The Cayos de Albuquerque, also known as the Cayos de Alburquerque (Note: It is called "Albuquerque" or "Alburquerque" interchangeably. On the maps of the Colombian Geographic Institute Agustín Codazzi and other organizations like the Colombian Ocean Commission (Comisión Colombiana del Océano) and the Geology Bulletin (Boletín de Geología) it appears as Alburquerque, but in documents and pages of the official ministries it appears as Albuquerque, such as in the Colombian Ministry of Science, Invemar, or the Information System on Marine Biodiversity (Sistema de Información sobre Biodiversidad Marina).) and the Cayos del Sur-suroeste, are an atoll in the Caribbean Sea belonging to the Archipelago of San Andrés, Providencia and Santa Catalina of Colombia. It is situated 37 km southwest of San Andrés and 190 km east of Nicaragua.

== Characteristics ==
The atoll is the only island of the archipelago to have a circular shape, its diameter in the east-west direction being approximately 8 km. In the same direction, it consists of a windward pre-reef terrace, a lagoon, a lagoon terrace and a leeward pre-reef terrace.

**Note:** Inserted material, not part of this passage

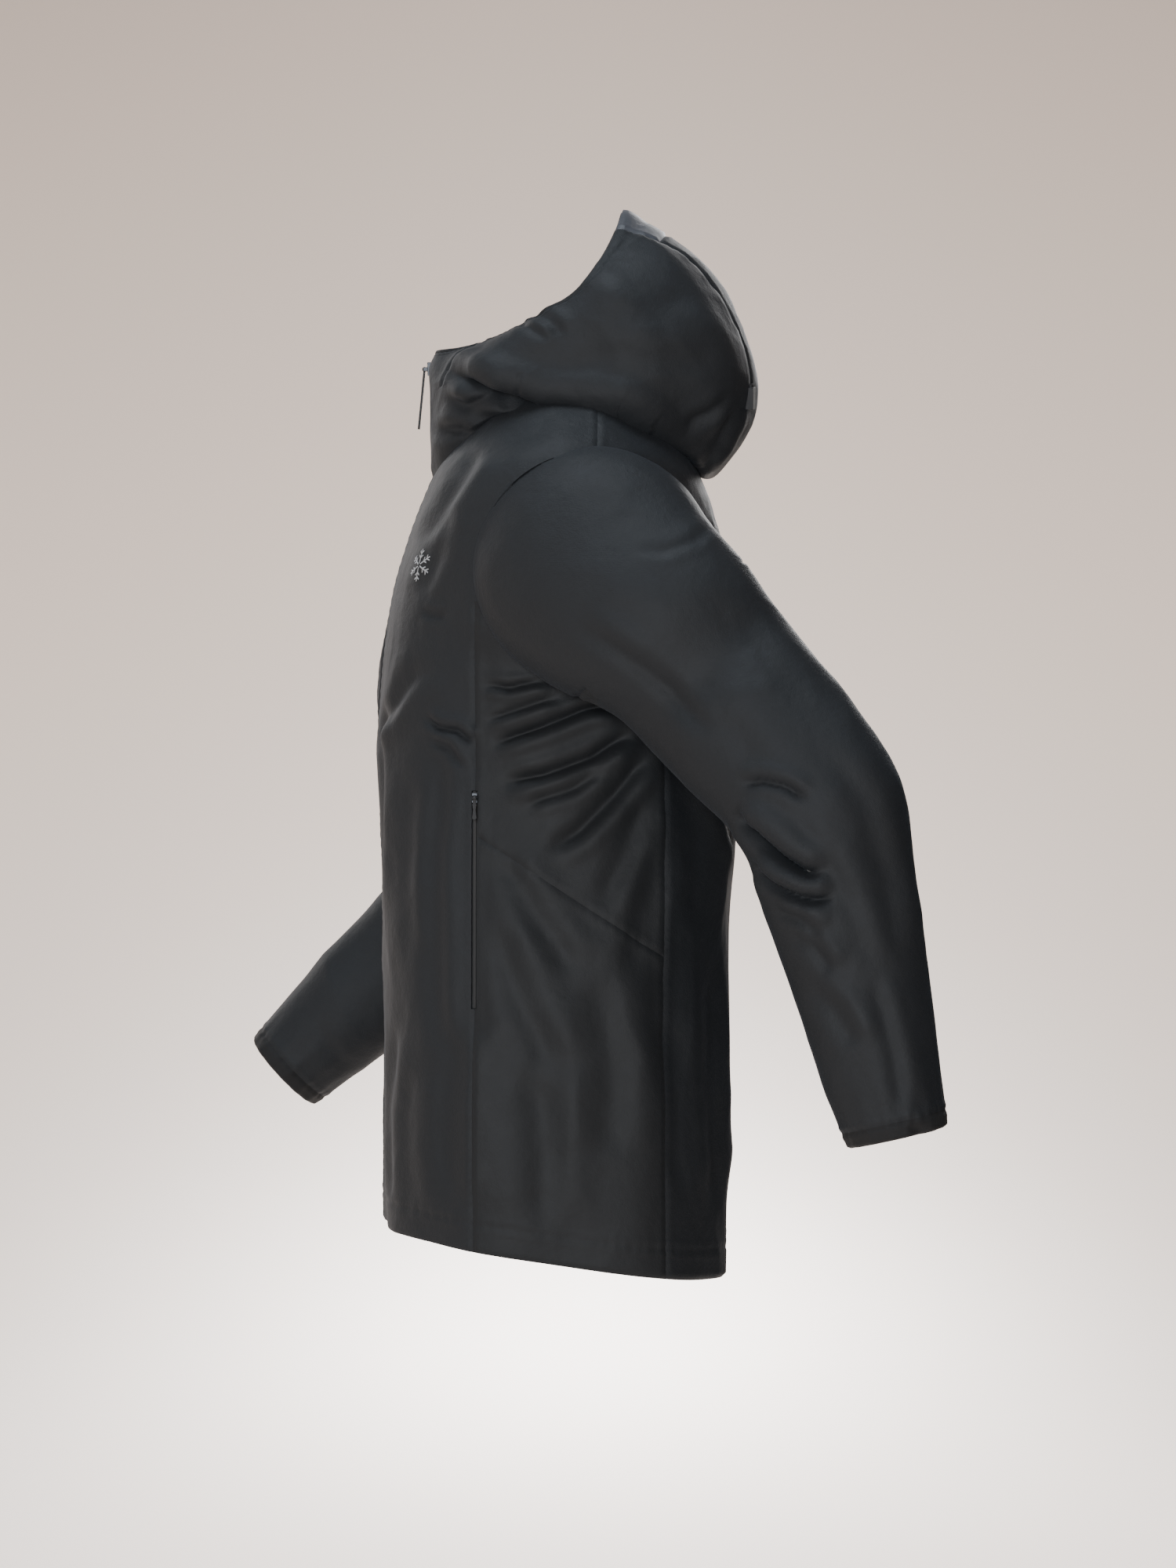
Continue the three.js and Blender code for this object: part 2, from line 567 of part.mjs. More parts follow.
// The brim's stiffener lies in a window of the lining, against the inside of the brim.
const stiffenerBand = box({ x: [4 - HOOD_CENTRE_WIDTH / 2, HOOD_CENTRE_WIDTH / 2 - 4] });
const stiffenerSpan = beyond(brimTip, BRIM_DIRECTION, 6 - BRIM_LENGTH)
  .subtract(beyond(brimTip, BRIM_DIRECTION, -3));
addSolid('brim_stiffener',
  hoodInner.subtract(hoodClear).intersect(stiffenerBand).intersect(stiffenerSpan), 'binding');
const window = box({ x: [2 - HOOD_CENTRE_WIDTH / 2, HOOD_CENTRE_WIDTH / 2 - 2] })
  .intersect(beyond(brimTip, BRIM_DIRECTION, 5 - BRIM_LENGTH));
addSolid('hood_lining', hoodInner.subtract(hoodClear).subtract(window), 'lining');
addSolid('collar_lining', hoodInner.intersect(hoodCore)
  .subtract(box({ x: [-ZIP_TAPE_WIDTH - 3, ZIP_TAPE_WIDTH + 3], y: [-FAR, 0] })), 'lining');

// ---- Sleeve panels -------------------------------------------------------------------------

const GUSSET_REACH = 72;       // the gusset starts this far down the arm from the armhole's middle
for (const side of SIDES) {
  const { rows, mirror, shoulder, elbow, wrist, forearm, bend, down } = sleeves[side];
  const shoulderBall = ball(shoulder, SHOULDER_SPLIT_RADIUS);
  const shoulderClear = ball(shoulder, SHOULDER_SPLIT_RADIUS + RUNNING_GAP);
  const elbowBall = ball(elbow, ELBOW_SPLIT_RADIUS);
  const elbowClear = ball(elbow, ELBOW_SPLIT_RADIUS + RUNNING_GAP);
  const pastElbow = beyond(elbow, bend);
  const split = (wall) => {
    const cap = wall.intersect(shoulderBall);
    const arm = wall.subtract(shoulderClear);
    const lower = arm.intersect(pastElbow).subtract(elbowClear);
    const upper = arm.subtract(pastElbow.subtract(elbowBall));
    return { cap, upper, lower };
  };
  const wall = split(tubeWall(rows, 0, SHELL_WALL, mirror).subtract(torsoClear));
  const gussetSide = beyond(shoulder, down, GUSSET_REACH);
  addSolid(`sleeve_cap_${side}`,
    wall.cap.subtract(beyond(shoulder, down, GUSSET_REACH - SEAM_GAP)), 'shell');
  addSolid(`underarm_gusset_${side}`, wall.cap.intersect(gussetSide), 'shell');
  addSolid(`sleeve_upper_${side}`, wall.upper, 'shell');
  const cuffSide = beyond(wrist, forearm, -CUFF_BINDING_LENGTH);
  addSolid(`sleeve_lower_${side}`,
    wall.lower.subtract(beyond(wrist, forearm, -CUFF_BINDING_LENGTH - SEAM_GAP)), 'shell');
  addSolid(`cuff_binding_${side}`, wall.lower.intersect(cuffSide), 'binding');

  const inner = split(tubeWall(rows, LINING_DEPTH, LINING_BACK, mirror).subtract(torsoClear));
  addSolid(`sleeve_upper_lining_${side}`, inner.upper, 'lining');
  addSolid(`sleeve_lower_lining_${side}`, inner.lower, 'lining');
  addSolid(`sleeve_cap_lining_${side}`, inner.cap, 'lining');
}

// ---- Front zip -----------------------------------------------------------------------------

// The sheet that the front pieces follow runs from the hem to the top of the collar.
const FRONT_COLUMN = (TORSO_COLUMNS * 3) / 4;
const frontRows = [...torsoRows, ...hoodRows.slice(1)];
const frontHemZ = torsoRows[0][FRONT_COLUMN].z;

function frontStrip(outerDepth, innerDepth, fromX, toX, fromZ, toZ) {
  return tubeWall(frontRows, outerDepth, innerDepth)
    .intersect(box({ x: [fromX, toX], y: [-FAR, 0], z: [fromZ, toZ] }));
}

const COIL_FRONT = 1.6;
const TAPE_FRONT = LINING_DEPTH;
const TAPE_BACK = TAPE_FRONT + 0.8;
const zipFootZ = frontHemZ + 6;
const boxTopZ = zipFootZ + 9;
for (const side of SIDES) {
  const place = (near, far) => (side === 'left' ? [near, far] : [-far, -near]);
  addSolid(`zip_tape_${side}`, frontStrip(TAPE_FRONT, TAPE_BACK,
    ...place(half, ZIP_TAPE_WIDTH), zipFootZ, ZIP_TOP_Z), 'tape');
  addSolid(`zip_coil_${side}`, frontStrip(COIL_FRONT, TAPE_FRONT - SEAM_GAP,
    ...place(half, ZIP_COIL_WIDTH), boxTopZ + SEAM_GAP, ZIP_TOP_Z), 'coil');
}
addSolid('zip_retainer_box',
  frontStrip(COIL_FRONT - 0.8, TAPE_FRONT - SEAM_GAP, -3.4, 3.4, zipFootZ, boxTopZ), 'metal');
addSolid('wind_flap', frontStrip(TAPE_BACK + SEAM_GAP, TAPE_BACK + 1.7,
  -ZIP_TAPE_WIDTH - 1, ZIP_TAPE_WIDTH + 1, zipFootZ, ZIP_TOP_Z), 'lining');
addSolid('chin_guard', frontStrip(TAPE_BACK + 2, TAPE_BACK + 3,
  -ZIP_TAPE_WIDTH - 6, ZIP_TAPE_WIDTH + 6, ZIP_TOP_Z - 34, ZIP_TOP_Z), 'lining');

// Sliders and pulls are made at the pull's pin, facing -Y, and then placed.
const PIN_REACH = 2.4;         // from the slider's face to the pin
const PIN_RADIUS = 0.6;
const EYE_RADIUS = 2.0;
const EYE_HALF_WIDTH = 1.2;
const EAR_GAP = 0.3;

function roundBar(radius, halfLength) {
  const geometry = new THREE.CylinderGeometry(radius, radius, 2 * halfLength, 12);
  geometry.rotateZ(Math.PI / 2);
  return toSolid(geometry);
}

function sliderSolid(size) {
  const body = box({ x: [-size.width / 2, size.width / 2], y: [PIN_REACH, PIN_REACH + size.depth],
    z: [-size.height / 2, size.height / 2] });
  const near = EYE_HALF_WIDTH + EAR_GAP;
  const far = Math.min(near + 1.1, size.width / 2);
  const ear = (from, to) => box({ x: [from, to], y: [-1, PIN_REACH + 1], z: [-1.6, 1.6] });
  return body.add(ear(near, far)).add(ear(-far, -near)).add(roundBar(PIN_RADIUS, far));
}

function pullSolid(size) {
  const eye = roundBar(EYE_RADIUS, EYE_HALF_WIDTH);
  const neck = box({ x: [-EYE_HALF_WIDTH, EYE_HALF_WIDTH], y: [-size.depth / 2, size.depth / 2],
    z: [-5, 0] });
  const outline = new THREE.Shape();
  const w = size.width / 2;
  outline.moveTo(-w, -5);
  outline.lineTo(-w * 0.6, -size.length * 0.55);
  outline.lineTo(-w, -size.length + w);
  outline.absarc(0, -size.length + w, w, Math.PI, 2 * Math.PI, false);
  outline.lineTo(w * 0.6, -size.length * 0.55);
  outline.lineTo(w, -5);
  const blade = new THREE.ExtrudeGeometry(outline, { depth: size.depth, bevelEnabled: false,
    curveSegments: 6 });
  blade.rotateX(Math.PI / 2);
  blade.translate(0, size.depth / 2, 0);
  return eye.add(neck).add(toSolid(blade)).subtract(roundBar(PIN_RADIUS + EAR_GAP, 5));
}

// A place whose local +Z points up along the travel and whose local -Y points out of the face.
function facing(position, up, outward, tilt = 0) {
  const z = up.clone().normalize();
  const y = outward.clone().negate();
  y.addScaledVector(z, -y.dot(z)).normalize();
  const matrix = new THREE.Matrix4().makeBasis(y.clone().cross(z), y, z);
  const quaternion = new THREE.Quaternion().setFromRotationMatrix(matrix);
  quaternion.multiply(new THREE.Quaternion().setFromAxisAngle(SIDEWAYS, tilt));
  return { position, quaternion };
}

const SLIDER_TOP_Z = 48;
const FORWARD = new THREE.Vector3(0, -1, 0);
const slideTop = hoodRows[HOOD_LEVELS.length - 3][FRONT_COLUMN];
const slideFoot = hoodRows[0][FRONT_COLUMN];
const slideUp = slideTop.clone().sub(slideFoot).normalize();
const sliderSeat = slideFoot.clone().addScaledVector(slideUp, (SLIDER_TOP_Z - slideFoot.z) / slideUp.z);
sliderSeat.y += COIL_FRONT - SEAM_GAP - SLIDER.depth - PIN_REACH;
addPart('zip_slider', toGeometry(sliderSolid(SLIDER)), 'metal', facing(sliderSeat, slideUp, FORWARD));
addPart('zip_pull', toGeometry(pullSolid(PULL)), 'rubber',
  facing(sliderSeat, slideUp, FORWARD, -PULL_TILT));

const POCKET_SLIDER = { width: POCKET_SLIT_WIDTH - 0.8, depth: 1.6, height: 8 };
for (const side of SIDES) {
  const flip = side === 'left' ? 1 : -1;
  const outward = new THREE.Vector3(flip, 0, 0);
  const up = pocketDown.clone().negate().multiply(new THREE.Vector3(flip, 1, 1));
  const seat = pocketTop.clone().addScaledVector(pocketDown, 6);
  seat.x += PIN_REACH + POCKET_SLIDER.depth + 0.1;
  seat.multiply(new THREE.Vector3(flip, 1, 1));
  addPart(`pocket_slider_${side}`, toGeometry(sliderSolid(POCKET_SLIDER)), 'metal',
    facing(seat, up, outward));
  addPart(`pocket_pull_${side}`, toGeometry(pullSolid(POCKET_PULL)), 'rubber',
    facing(seat, up, outward, -PULL_TILT));
}

// ---- Rear hood cord lock -------------------------------------------------------------------

const LOCK = { width: 12, depth: 7, height: 18, seat: 0.6 };
const BUTTON = { radius: 2.8, length: 6, travel: 2.5 };
const LOCK_ROW = 3;
const LOCK_COLUMN = 5;
const LOCK_SHIFT = 0.3;        // of the way to the next column towards the middle
const lockEdge = hoodRows[LOCK_ROW];
const lockPoint = lockEdge[LOCK_COLUMN].clone().lerp(lockEdge[LOCK_COLUMN + 1], LOCK_SHIFT);
const lockRound = lockEdge[LOCK_COLUMN + 1].clone().sub(lockEdge[LOCK_COLUMN]);
const lockRise = hoodRows[LOCK_ROW + 1][LOCK_COLUMN].clone().sub(hoodRows[LOCK_ROW - 1][LOCK_COLUMN]);
const lockOut = lockRound.clone().cross(lockRise).normalize();
const lockPlace = facing(lockPoint, lockRise, lockOut);
const buttonBore = new THREE.CylinderGeometry(BUTTON.radius + SEAM_GAP, BUTTON.radius + SEAM_GAP,
  BUTTON.length + BUTTON.travel, 16);
buttonBore.rotateX(Math.PI / 2);
buttonBore.translate(0, -LOCK.seat - LOCK.depth / 2,
  LOCK.height / 2 - (BUTTON.length + BUTTON.travel) / 2 + BUTTON.travel);
const lockBody = box({ x: [-LOCK.width / 2, LOCK.width / 2],
  y: [-LOCK.seat - LOCK.depth, -LOCK.seat], z: [-LOCK.height / 2, LOCK.height / 2] });
addPart('hood_cord_lock', toGeometry(lockBody.subtract(toSolid(buttonBore))), 'rubber', lockPlace);
const button = new THREE.CylinderGeometry(BUTTON.radius, BUTTON.radius, BUTTON.length, 16);
button.rotateX(Math.PI / 2);
button.translate(0, -LOCK.seat - LOCK.depth / 2,
  LOCK.height / 2 + BUTTON.travel - BUTTON.length / 2 + 0.3);
addPart('hood_cord_lock_button', toGeometry(toSolid(button)), 'rubber', lockPlace);

// ---- Neck fittings and chest emblem --------------------------------------------------------

const LOOP = { width: 52, height: 16, strap: 4, depth: 5, seat: 4.6 };
const linedBack = inset(torsoRows, LINING_BACK).map((row) => row[TORSO_COLUMNS / 4]);
const napeSeat = linedBack[linedBack.length - 1];
const loopOutline = new THREE.Shape();
loopOutline.moveTo(-LOOP.width / 2, 0);
loopOutline.lineTo(-LOOP.width / 2, LOOP.height);
loopOutline.lineTo(LOOP.width / 2, LOOP.height);
loopOutline.lineTo(LOOP.width / 2, 0);
loopOutline.lineTo(LOOP.width / 2 - LOOP.strap, 0);
loopOutline.lineTo(LOOP.width / 2 - LOOP.strap, LOOP.height - LOOP.strap);
loopOutline.lineTo(LOOP.strap - LOOP.width / 2, LOOP.height - LOOP.strap);
loopOutline.lineTo(LOOP.strap - LOOP.width / 2, 0);
const hangLoop = new THREE.ExtrudeGeometry(loopOutline, { depth: LOOP.depth, bevelEnabled: false });
hangLoop.rotateX(Math.PI / 2);
hangLoop.translate(0, napeSeat.y - LOOP.seat, napeSeat.z - LOOP.height / 2);
addPart('hang_loop', toGeometry(toSolid(hangLoop)), 'tape');

addSolid('care_label', tubeWall(torsoRows, LINING_BACK + SEAM_GAP, LINING_BACK + 1)
  .intersect(box({ x: [-22, 22], y: [0, FAR], z: [-52, -14] })), 'label');

const EMBLEM = { x: 103, z: -119, radius: 13 };
const emblemCutter = new THREE.CylinderGeometry(EMBLEM.radius, EMBLEM.radius, 100, 24);
emblemCutter.translate(EMBLEM.x, -100, EMBLEM.z);
addSolid('chest_emblem', tubeWall(torsoRows, -1 - SEAM_GAP, -SEAM_GAP)
  .intersect(toSolid(emblemCutter)), 'thread');

export default jacket;
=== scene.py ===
"""Insulated hooded shell jacket in worn shape, with sewn panels, zips and hood fittings.

Sizes are in millimetres in the sewing functions and in metres on the finished pieces.
+X is the wearer's left, -Y the front and +Z up. The origin is the middle of the neck.
"""
import math
from functools import lru_cache

import bmesh
import bpy
import numpy as np
from mathutils import Matrix, Vector, noise
from mathutils.bvhtree import BVHTree


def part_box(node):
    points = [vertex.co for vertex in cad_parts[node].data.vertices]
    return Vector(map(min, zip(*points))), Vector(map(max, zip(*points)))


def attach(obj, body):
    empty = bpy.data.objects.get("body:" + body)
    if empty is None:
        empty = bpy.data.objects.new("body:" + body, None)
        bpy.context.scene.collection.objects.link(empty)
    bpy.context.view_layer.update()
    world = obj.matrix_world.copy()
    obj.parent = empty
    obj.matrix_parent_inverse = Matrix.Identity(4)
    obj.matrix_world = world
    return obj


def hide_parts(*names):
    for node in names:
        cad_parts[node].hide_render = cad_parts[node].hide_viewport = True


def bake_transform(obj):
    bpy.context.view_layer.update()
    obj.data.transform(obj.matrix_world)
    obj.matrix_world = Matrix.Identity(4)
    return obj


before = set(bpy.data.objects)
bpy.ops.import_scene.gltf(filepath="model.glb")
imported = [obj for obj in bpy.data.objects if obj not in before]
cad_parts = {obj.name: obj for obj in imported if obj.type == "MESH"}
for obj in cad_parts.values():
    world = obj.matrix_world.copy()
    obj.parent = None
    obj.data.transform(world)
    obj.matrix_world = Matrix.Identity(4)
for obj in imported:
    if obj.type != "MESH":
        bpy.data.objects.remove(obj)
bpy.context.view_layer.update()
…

Albuquerque has two islands formed by accumulations of sediments on the lagoon terrace. The largest is called the North Cay and currently serves as a military post for the Colombian Navy. The dominant kinds of vegetation on the island are coconut palms, some species of rubber trees (Ficus sp.), and low shrubs (Scaevola, Tournefortia); bordering the leeward coast there is a meadow of marine phanerogams largely dominated by Thalassia testudinum. The South Cay island is separated from the north by a shallow channel around 400 meters wide and is densely vegetated by rubber trees.

The Caribbean Current is the predominant, and the surrounding waters are transparent oceanic with low nutrient inputs and constant salinity (between 34 % and 36.3 %). The average temperature and salinity in the area is 27.5 C and 36.35 % respectively.